Express.js v5 just got released. Thanks doug & other maintainers. Yet the API has been stable for over 10 years. Vue.js even with the new composition Api - the api has been stable for a long time. & other useful node libraries like 'pg' etc.
The only recent useful thing is tailwind.
Next.js / Nest.js etc are all complex tools that are completely unnecessary and shilled by dev-tools companies
However I'd like ask the HN community here to share some examples of really simple blogs? Those that do not take building Rube Goldberg machines to publish the blogs. Perhaps those where the posts are just simple HTMLs. I'll take slapping a header and footer with some scripting or SSIs. But that's about it. Do you know any such simple examples of blogs? I think such blogs are under-appreciated and should be highlighted more often on HN.
When I read this my reaction was "that's ridiculous!" But the author is a skilled and experienced web developer. The rich educational interactivity on their site shows that achieving that level of presentational finesse doesn't come easily.
Here's a demo video with scrolling after the page has loaded (really choppy) and scrolling after stopping the JS with Firefox's slow-script-detection-thingy (smooth): https://files.alinpanaitiu.com/joshwcomeau-slow-scroll_2.mp4
The code seems to enter a tight loop here whenever I'm scrolling: https://files.alinpanaitiu.com/joshwcomeau-debug-script.png
I just made a new opensource project named TinyMind: https://github.com/mazzzystar/tinymind
Which allows you to create your blog page in 1 minutes and share to anyone.
It's non-profitable, just for hobby and helping most people who don't want stuck in Hexo/Hugo or code.
Reading that it crashes or eat the CPU for some people, I still believe it somewhat is. It also displays very badly on my own Firefox (with very recent computer).
And I could not find a list of all posts.

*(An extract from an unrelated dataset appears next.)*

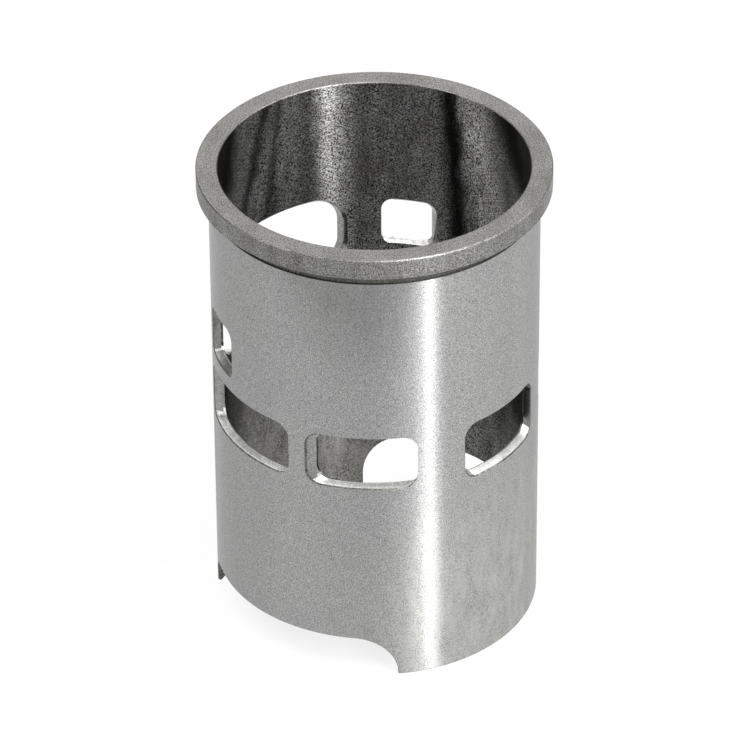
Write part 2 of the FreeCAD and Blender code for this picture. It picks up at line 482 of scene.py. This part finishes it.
finishes_and_painted_light = [
    machined(
        "ground_body", colour=(0.322, 0.322, 0.322), stain=(0.338, 0.338, 0.332),
        stain_size=0.020, roughness=0.32, stretch=1.0, grain=0.42, grain_size=0.00028,
        lines=0.05, line_size=0.0002, relief=0.00002,
        stains_and_painted_shade=(
            StainOrPaintedShade((0.0, BODY, 0.018), 0.060, (0.520, 0.518, 0.480), 0.0, 0.60),
            # Painted shade on the front of the body just below the flange. The mark above is a stain
            # near the foot.
            StainOrPaintedShade((0.0353, 0.0254, 0.118), 0.028, (0.130, 0.129, 0.127), 0.30, 0.50),
        ),
    ),
    machined(
        "turned_deck", colour=(0.275, 0.270, 0.263), stain=(0.220, 0.214, 0.205),
        stain_size=0.009, roughness=0.40, stretch=0.3, grain=0.60, grain_size=0.00034,
        lines=0.10, line_size=0.0003, relief=0.00004,
    ),
    machined(
        "turned_rim", colour=(0.220, 0.219, 0.213), stain=(0.165, 0.163, 0.156),
        stain_size=0.005, roughness=0.48, stretch=0.5, grain=0.60, grain_size=0.00034,
        lines=0.16, line_size=0.0003, relief=0.00004,
    ),
    machined(
        "honed_bore", colour=(0.172, 0.171, 0.169), stain=(0.104, 0.102, 0.096),
        stain_size=0.003, roughness=0.36, stretch=1.0, grain=0.98, grain_size=0.00042,
        lines=0.12, line_size=0.0002, relief=0.00008, hatch=0.25,
        # Painted reflection bands in the bore: all dark but one, which is a painted highlight.
        painted_reflection_bands=(
            PaintedReflectionBand(11.4, -12.6, 8.0, 0.95),
            PaintedReflectionBand(1.5, -44.0, 13.5, -1.00),
            PaintedReflectionBand(-17.6, -141.0, 16.0, 0.90),
            PaintedReflectionBand(-40.0, -60.0, 20.0, 0.85),
            PaintedReflectionBand(45.7, 0.0, 8.0, 0.30),
            PaintedReflectionBand(66.0, 0.0, 8.0, 0.45),
            PaintedReflectionBand(78.2, 25.0, 3.8, 0.60),
            PaintedReflectionBand(84.5, 65.0, 5.0, 0.75),
            PaintedReflectionBand(108.0, 60.0, 14.0, 0.90),
            PaintedReflectionBand(124.0, 60.0, 16.0, 0.90),
        ),
        # A lighter, warmer mottled patch low in the bore.
        stains_and_painted_shade=(StainOrPaintedShade((-0.0192, -0.0362, 0.030), 0.056, (0.360, 0.352, 0.334), 0.1, 0.8),),
    ),
    # The port floors: a painted lit copy of the milled finish, much paler than the sides cut by the
    # same tool.
    machined(
        "milled_floor_painted_lit", colour=(0.86, 0.86, 0.85), stain=(0.60, 0.595, 0.58),
        stain_size=0.002, roughness=0.36, stretch=0.0, grain=0.25, grain_size=0.00035,
        lines=0.25, line_size=0.0008, relief=0.00004,
        stains_and_painted_shade=(
            # Two darker patches: on the boost port's floor and on a window's floor.
            StainOrPaintedShade((-0.0059, 0.0421, 0.060), 0.022, (0.30, 0.298, 0.29), 0.6, 1.0),
            StainOrPaintedShade((0.0388, -0.0173, 0.0815), 0.013, (0.12, 0.119, 0.115), 0.7, 1.0),
        ),
    ),
    # The port sides: a painted shaded copy of the milled finish.
    machined(
        "milled_side_painted_shade", colour=(0.31, 0.31, 0.305), stain=(0.22, 0.218, 0.21),
        stain_size=0.004, roughness=0.20, stretch=0.0, grain=0.30, grain_size=0.00035,
        lines=0.10, line_size=0.0006, relief=0.00003,
        stains_and_painted_shade=(
            # Both are painted shade: on a window's side face and high on the boost port's side face.
            StainOrPaintedShade((0.0326, -0.0273, 0.090), 0.014, (0.11, 0.109, 0.105), 0.3, 1.0),
            StainOrPaintedShade((-0.0152, 0.0397, 0.071), 0.011, (0.09, 0.089, 0.085), 0.7, 1.0),
        ),
    ),
    # The groove under the flange: its dark colour is partly a rougher finish and partly painted shade
    # under the flange.
    machined(
        "relief_groove_and_painted_shade", colour=(0.11, 0.11, 0.105), stain=(0.09, 0.088, 0.08),
        stain_size=0.005, roughness=0.50, stretch=0.4, grain=0.40, grain_size=0.0005,
        lines=0.05, line_size=0.0003, relief=0.00005,
    ),
    # The edge breaks and the faces near the foot: their dark colour is partly a rough finish and
    # partly painted shade, contact shade along the foot and shade along the port edges.
    machined(
        "broken_edge_and_painted_shade", colour=(0.17, 0.17, 0.165), stain=(0.10, 0.098, 0.09),
        stain_size=0.003, roughness=0.45, stretch=0.0, grain=0.60, grain_size=0.0005,
        lines=0.05, line_size=0.0003, relief=0.00005,
    ),
]
GROUND, DECK, RIM, HONED, FLOOR, SIDE, RELIEVED, BROKEN = range(8)
liner_mesh.materials.clear()
for finish in finishes_and_painted_light:
    liner_mesh.materials.append(finish)

# A face gets its finish, and some faces a colour of painted light or shade, by where it lies
# and which way it looks. These say how near counts as on the bore or on the flange's
# underside, how squarely a face looks out or up, and a height between the skirt's cut-outs
# and the ports.
OFF_THE_BORE = 1e-5
BELOW_FLANGE = 1e-6
SQUARELY = 0.99
LEVEL = 0.9
RATHER_LEVEL = 0.6
RATHER_OUTWARD = 0.4
ABOVE_SKIRT_CUTS = 0.025
for face in liner_mesh.polygons:
    spot = face.center
    radius = math.hypot(spot.x, spot.y)
    outward = (face.normal.x * spot.x + face.normal.y * spot.y) / radius
    outside = radius > BORE + OFF_THE_BORE
    outer_break = outward > RATHER_OUTWARD and radius > BODY - SKIRT_BEVEL
    if spot.z > FLANGE_BOTTOM - BELOW_FLANGE and outside:
        face.material_index = DECK if face.normal.z > LEVEL else RIM
    # The groove's dark colour is partly a rougher finish and partly painted shade under the flange.
    elif spot.z > GROOVE_BOTTOM and outside:
        face.material_index = RELIEVED
    elif outward > SQUARELY:
        face.material_index = GROUND
    elif outward < -SQUARELY:
        face.material_index = HONED
    # Faces near the foot and the outer edge breaks: dark partly from a rough finish and partly as
    # painted shade.
    elif spot.z < ABOVE_SKIRT_CUTS or outer_break:
        face.material_index = BROKEN
    # Port faces that look up get the painted lit copy of the milled finish, the rest the painted
    # shaded copy.
    elif face.normal.z > RATHER_LEVEL:
        face.material_index = FLOOR
    else:
        face.material_index = SIDE
SHARP_FROM = 25.0
liner_mesh.shade_smooth()
liner_mesh.set_sharp_from_angle(angle=math.radians(SHARP_FROM))

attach(liner, "root")
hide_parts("liner")

# The floor is a plain pale sheet of matt paper that the liner stands on. The camera and the
# metal see it white, and it keeps the liner's shadow, which is deep inside the foot and
# faint around it.
FLOOR_REACH = 6.0
FLOOR_COLOUR = (0.95, 0.95, 0.95, 1.0)
SHADOW_BENEATH = 0.18
SHADOW_AROUND = 0.04
SHADOW_INNER = BODY - 0.012
SHADOW_OUTER = BODY + 0.003


def seen_or_mirrored(tree):
    """1 for rays from the camera and for those that metal or glass sends on, else 0."""
    path = tree.nodes.new("ShaderNodeLightPath")
    either = path.outputs["Is Camera Ray"]
    for kind in ("Is Glossy Ray", "Is Transmission Ray"):
        either = reckon(tree, "MAXIMUM", either, path.outputs[kind])
    return either


floor_form = bmesh.new()
bmesh.ops.create_grid(floor_form, x_segments=1, y_segments=1, size=FLOOR_REACH)
floor_mesh = bpy.data.meshes.new("floor")
floor_form.to_mesh(floor_mesh)
floor_form.free()
floor = bpy.data.objects.new("floor", floor_mesh)
bpy.context.scene.collection.objects.link(floor)
paper = bpy.data.materials.new("white_paper")
paper.use_nodes = True
nodes = paper.node_tree.nodes
links = paper.node_tree.links
sheet = nodes["Principled BSDF"]
sheet.inputs["Base Color"].default_value = FLOOR_COLOUR
sheet.inputs["Roughness"].default_value = 1.0
sheet.inputs["Specular IOR Level"].default_value = 0.0
bright = nodes.new("ShaderNodeEmission")
bright.inputs["Strength"].default_value = 1.0
from_axis = node(paper.node_tree, "ShaderNodeVectorMath", operation="LENGTH")
links.new(nodes.new("ShaderNodeTexCoord").outputs["Object"], from_axis.inputs[0])
unshaded = eased(paper.node_tree, from_axis.outputs["Value"], SHADOW_INNER, SHADOW_OUTER,
                 1.0 - SHADOW_BENEATH, 1.0 - SHADOW_AROUND)
share = reckon(paper.node_tree, "MULTIPLY", seen_or_mirrored(paper.node_tree), unshaded)
mix = nodes.new("ShaderNodeMixShader")
links.new(share, mix.inputs["Fac"])
links.new(sheet.outputs["BSDF"], mix.inputs[1])
links.new(bright.outputs["Emission"], mix.inputs[2])
links.new(mix.outputs["Shader"], nodes["Material Output"].inputs["Surface"])
floor_mesh.materials.append(paper)

# The room is a white tent. It is plain white where the camera or the metal sees it, and
# otherwise dim, so that the soft boxes do the lighting.
TENT = (1.0, 1.0, 1.0, 1.0)
DIM = (0.03, 0.03, 0.03, 1.0)
world = bpy.data.worlds.new("studio")
bpy.context.scene.world = world
world.use_nodes = True
nodes = world.node_tree.nodes
links = world.node_tree.links
nodes.clear()
seen = nodes.new("ShaderNodeBackground")
seen.inputs["Color"].default_value = TENT
lighting = nodes.new("ShaderNodeBackground")
lighting.inputs["Color"].default_value = DIM
mix = nodes.new("ShaderNodeMixShader")
out = nodes.new("ShaderNodeOutputWorld")
links.new(seen_or_mirrored(world.node_tree), mix.inputs["Fac"])
links.new(lighting.outputs["Background"], mix.inputs[1])
links.new(seen.outputs["Background"], mix.inputs[2])
links.new(mix.outputs["Shader"], out.inputs["Surface"])

# Soft boxes stand all round the liner, about two metres away and out of the camera's sight:
# one above, a narrow strip and two broad ones to the right, one high on the left and two
# weak ones behind.
CAMERA_AZIMUTH = 40.55
MIDDLE = Vector((0.0, 0.0, HEIGHT / 2))


def towards(azimuth, elevation):
    """The direction from the liner's middle at these two angles. Azimuths run from the
    camera's own, anticlockwise from above."""
    flat = math.radians(CAMERA_AZIMUTH + azimuth)
    up = math.radians(elevation)
    return Vector((math.cos(flat) * math.cos(up), math.sin(flat) * math.cos(up), math.sin(up)))


def soft_box(name, azimuth, elevation, distance, width, height, strength):
    """A lamp that faces the middle of the liner."""
    lamp = bpy.data.lights.new(name, "AREA")
    lamp.shape = "RECTANGLE"
    lamp.size = width
    lamp.size_y = height
    lamp.energy = strength
    box = bpy.data.objects.new(name, lamp)
    away = towards(azimuth, elevation)
    box.location = MIDDLE + away * distance
    box.rotation_euler = away.to_track_quat("Z", "Y").to_euler()
    box.visible_camera = False
    bpy.context.scene.collection.objects.link(box)


soft_box("zenith", azimuth=0.0, elevation=88.0, distance=2.2, width=1.6, height=1.6, strength=8.0)
soft_box("strip", azimuth=35.3, elevation=38.0, distance=1.6, width=0.14, height=1.8, strength=38.0)
soft_box("right", azimuth=36.0, elevation=35.0, distance=2.0, width=1.9, height=1.6, strength=17.0)
soft_box("side", azimuth=92.0, elevation=35.0, distance=2.0, width=2.0, height=1.6, strength=23.0)
soft_box("left", azimuth=-79.0, elevation=66.0, distance=2.0, width=0.7, height=1.2, strength=24.0)
soft_box("far_left", azimuth=-128.0, elevation=35.0, distance=2.0, width=1.0, height=1.6, strength=3.0)
soft_box("back", azimuth=180.0, elevation=38.0, distance=2.2, width=2.2, height=1.4, strength=2.5)

# Cards covered in matt black felt stand nearer than the soft boxes, also out of the camera's
# sight. Bare metal shows each one as a dark band.
FELT_COLOUR = (0.01, 0.01, 0.01, 1.0)
felt = bpy.data.materials.new("black_felt")
felt.use_nodes = True
nap = felt.node_tree.nodes["Principled BSDF"]
nap.inputs["Base Color"].default_value = FELT_COLOUR
nap.inputs["Roughness"].default_value = 1.0
nap.inputs["Specular IOR Level"].default_value = 0.0


def black_card(name, azimuth, elevation, distance, width, height):
    """A card that faces the middle of the liner and casts no shadow."""
    form = bmesh.new()
    bmesh.ops.create_grid(form, x_segments=1, y_segments=1, size=0.5)
    away = towards(azimuth, elevation)
    turn = away.to_track_quat("Z", "Y")
    for vert in form.verts:
        flat_spot = Vector((vert.co.x * width, vert.co.y * height, 0.0))
        vert.co = MIDDLE + away * distance + turn @ flat_spot
    card_mesh = bpy.data.meshes.new(name)
    form.to_mesh(card_mesh)
    form.free()
    card_mesh.materials.append(felt)
    card = bpy.data.objects.new(name, card_mesh)
    card.visible_camera = False
    card.visible_shadow = False
    bpy.context.scene.collection.objects.link(card)


black_card("card_left", azimuth=-57.0, elevation=50.0, distance=1.5, width=0.38, height=2.4)
black_card("card_far_left", azimuth=-124.0, elevation=50.0, distance=1.5, width=0.8, height=2.4)
black_card("card_far_right", azimuth=142.0, elevation=50.0, distance=1.5, width=0.7, height=2.4)
black_card("card_right", azimuth=97.0, elevation=50.0, distance=1.5, width=0.15, height=2.4)

# The camera stands where the photograph's perspective puts it, well back and with a long
# lens. It looks down at the liner and is turned a little on its own axis.
camera_data = bpy.data.cameras.new("camera")
camera_data.sensor_width = 36.0
camera_data.lens = 272.41522
CAMERA_TURN = (55.8347337, 0.3333416, 130.3330413)
camera = bpy.data.objects.new("camera", camera_data)
CAMERA_DISTANCE = 28.832590 * BODY
CAMERA_HEIGHT = 21.121001 * BODY
camera.location = (
    CAMERA_DISTANCE * math.cos(math.radians(CAMERA_AZIMUTH)),
    CAMERA_DISTANCE * math.sin(math.radians(CAMERA_AZIMUTH)),
    CAMERA_HEIGHT,
)
camera.rotation_euler = [math.radians(turn) for turn in CAMERA_TURN]
bpy.context.scene.collection.objects.link(camera)
bpy.context.scene.camera = camera
bpy.context.scene.view_settings.view_transform = "Standard"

I mean… My own blog is a 500 lines python script without any external dependency. It has 42 lines of CSS. And it is all contained, content included, in one git repository. It has a list of all the blog posts you can quickly scroll through. It displays the same on every single computer/browser/smartphone, even very slow connection on old hardware. (sources are here : https://sr.ht/~lioploum/ploum.net/ )
But I’m not an experienced web dev.
The title* feels a bit rage baity to be honest.